The study was presented by Sauk County Development Corporation Executive Director Ed White.

“Reedsburg is probably one of the heaviest manufacturing communities we have in the county,” White said. “That’s where the biggest labor shortages are. Companies are doing well, they are expanding, but they can’t find the workforce to expand.”

Wages comparisons were below average in the Sauk County compared to the state and national average. For manufacturing jobs, the county average annual wage is $47,887 compared to the state average of $68,686 and national average of $63,000. However, White said wages could increase in the future.

“We’re seeing wage pressure up because of the labor shortage,” White said. “Wages are rising. I think that gap will close if we look at this in a year or two.”

In the city of Reedsburg, the study found peoples ages 30-54 make up 53.5 percent of the workforce compared to 51.6 for all of Sauk County.

Crop and animal production, manufacturing, accommodation and food service, and retail make up most of the employment industries within Sauk County.

Commuting patterns throughout the county were balanced with about 15,600 people who live and work in the Sauk County area.

“I’ve worked with five other counties and this is the first time I’ve seen this pattern,” White said.

For employers and employees, some of the positive perceptions of the Sauk County were the proximity to Madison, the natural beauty of the area and its proximity to Wisconsin Dells.

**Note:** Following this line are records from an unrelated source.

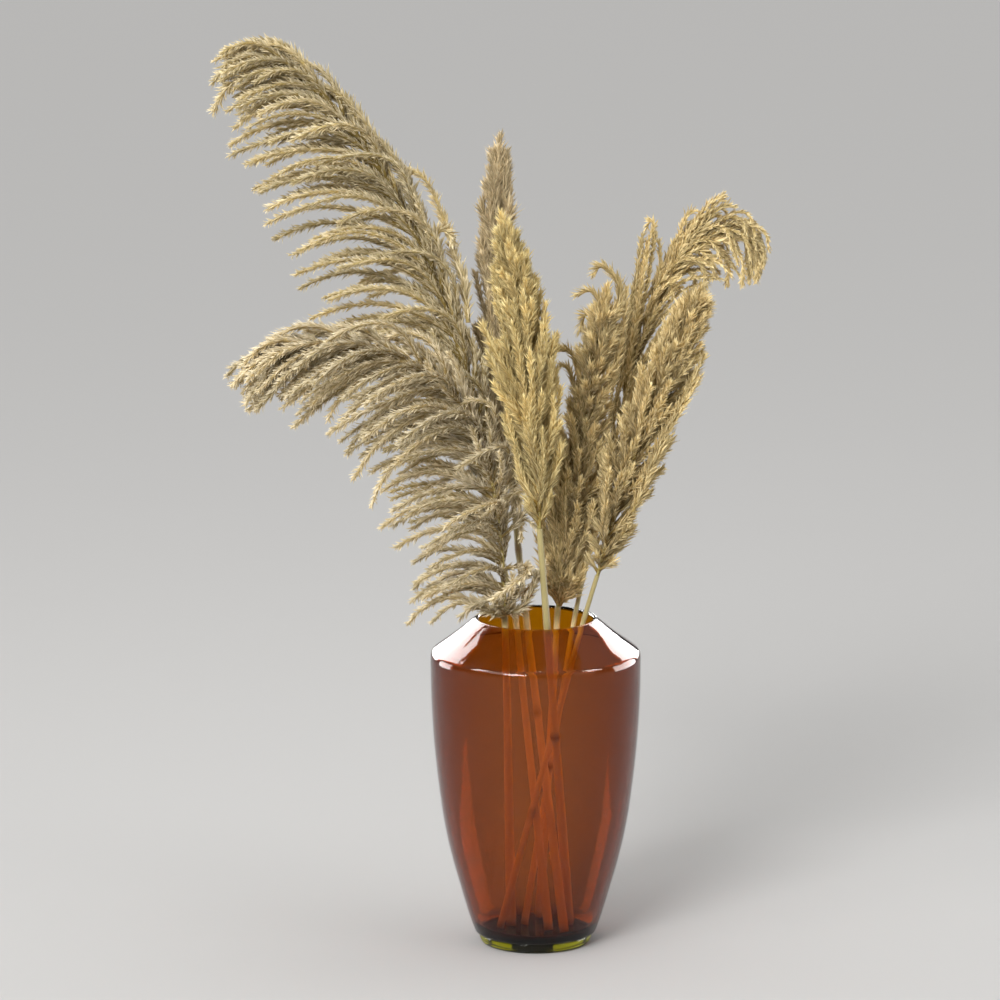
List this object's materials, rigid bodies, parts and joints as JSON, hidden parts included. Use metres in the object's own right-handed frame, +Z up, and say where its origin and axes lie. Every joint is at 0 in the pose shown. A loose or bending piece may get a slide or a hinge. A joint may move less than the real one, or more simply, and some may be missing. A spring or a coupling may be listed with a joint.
{
  "type": "pampas grass in glass vase",
  "caption": "Dried pampas grass stalks with soft feathery plumes, standing in a hollow amber glass vase with a cone shoulder, thick base and open mouth.",
  "frame": {"origin": "middle of the vase's underside, on the surface that it stands on", "axes": "+Z up along the vase's axis, -Y towards the front of the arrangement, +X to its right"},
  "size_m": [0.4955, 0.2403, 0.8],
  "materials": {
    "amber_glass": "polished",
    "straw": "satin",
    "beige_plume": "matte",
    "olive_beige_plume": "matte",
    "yellow_plume": "matte",
    "taupe_plume": "matte",
    "brown_beige_plume": "matte"
  },
  "bodies": {
    "root": {"glass_vase": "amber_glass", "left_low_stem": "straw", "left_high_stem": "straw", "centre_front_stem": "straw", "centre_back_stem": "straw", "right_front_stem": "straw", "right_back_stem": "straw", "right_arch_stem": "straw", "left_low_plume": "beige_plume", "left_high_plume": "olive_beige_plume", "centre_front_plume": "yellow_plume", "centre_back_plume": "taupe_plume", "right_front_plume": "brown_beige_plume", "right_back_plume": "brown_beige_plume", "right_arch_plume": "brown_beige_plume"}
  },
  "joints": []
}
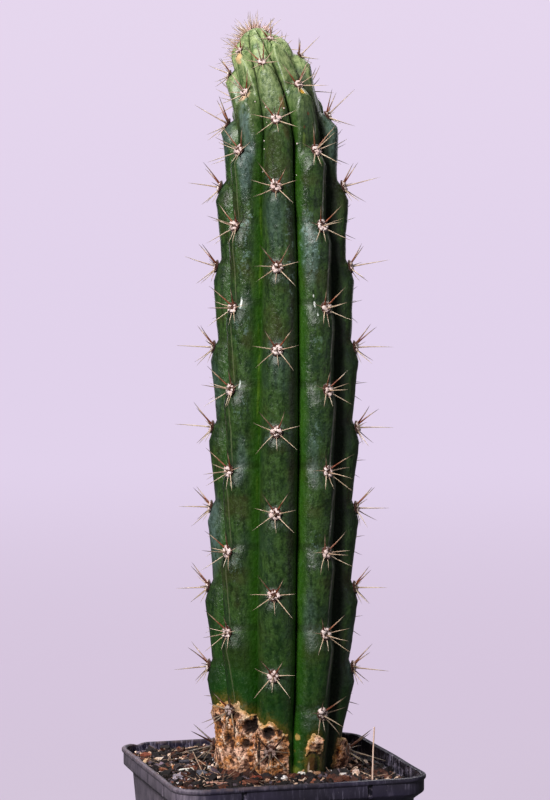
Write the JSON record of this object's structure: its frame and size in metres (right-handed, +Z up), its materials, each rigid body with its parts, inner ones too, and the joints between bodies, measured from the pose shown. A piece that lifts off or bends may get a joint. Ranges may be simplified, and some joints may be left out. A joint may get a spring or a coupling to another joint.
{
  "type": "potted columnar cactus",
  "caption": "Potted columnar cactus: an upright dark green ribbed stem with spines in star-shaped clusters, in soil in a square black plastic nursery pot.",
  "frame": {"origin": "middle of the pot's underside, on the ground", "axes": "+Z up along the stem, X and Y square to the pot's sides; the picture looks from -Y, 16.4 degrees round towards -X"},
  "size_m": [0.1, 0.1, 0.3901],
  "materials": {
    "pot_plastic": "satin black, a little dusty",
    "potting_mix": "rough bark and grit",
    "cactus_skin": "satin, waxy",
    "dry_straw": "dry, matte"
  },
  "bodies": {
    "root": {"pot": "pot_plastic", "soil": "potting_mix", "cactus_stem": "cactus_skin", "straw": "dry_straw"}
  },
  "joints": []
}
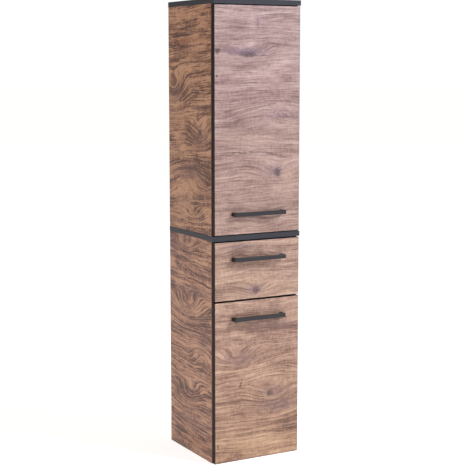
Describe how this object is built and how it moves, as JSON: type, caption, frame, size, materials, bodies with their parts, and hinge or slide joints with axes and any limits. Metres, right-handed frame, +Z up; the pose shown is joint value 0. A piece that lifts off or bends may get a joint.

“It shows that money is important to our folks here, but so is living where we are living and having a good culture in your company — feeling that you are appreciated,” White said.

Some of the negative perceptions in the county wide study for employees and stakeholders include lack of housing and few retail stores in the area.

The city of Reedsburg has been proactive about building additional apartments in the city. Viking Drive Estates, a new 72 unit apartment complex, is being built on Viking Drive. In addition, Brian Duvalle, city planner and zoning administrator, said Walnut Flat Apartments, a 33 unit apartment complex on 201 South Walnut Street, will be built later this year.

Mayor David Estes said providing housing is important to keep people living and working in the city and the county.

“It all kind of works together if you don’t have the proper housing for them there’s no place for them to stay,” Estes said. “You’re going to have a hard time attracting and retaining employees at that rate.”

Council approves tax exemption

The council approved a resolution 7-0 to renew the county library tax exemption for Reedsburg residents for 2018. Alderpersons Brandt Werner and Jason Schulte were absent from the meeting.

Because the library meets the minimum of $186,393 in municipal support from the city’s tax levy, the resolution is to make sure city residents don’t pay more than necessary, said Sue Ann Kucher, library director for the Reedsburg Public Library.

“It’s to make sure residents aren’t paying both a municipal tax and a levy for the library in the municipality,” Kucher said. “The city supports above that level that’s mandated in order to not pay the county library tax.

Kucher said the library received $400,690 in support from the city’s tax levy for the library in 2017.

Other business

The council approved 7-0 to set a public hearing for Nov. 28 for the 2018 proposed program and financial plan.

Jacob H. Williams was sworn in as a member of the Reedsburg Police Department.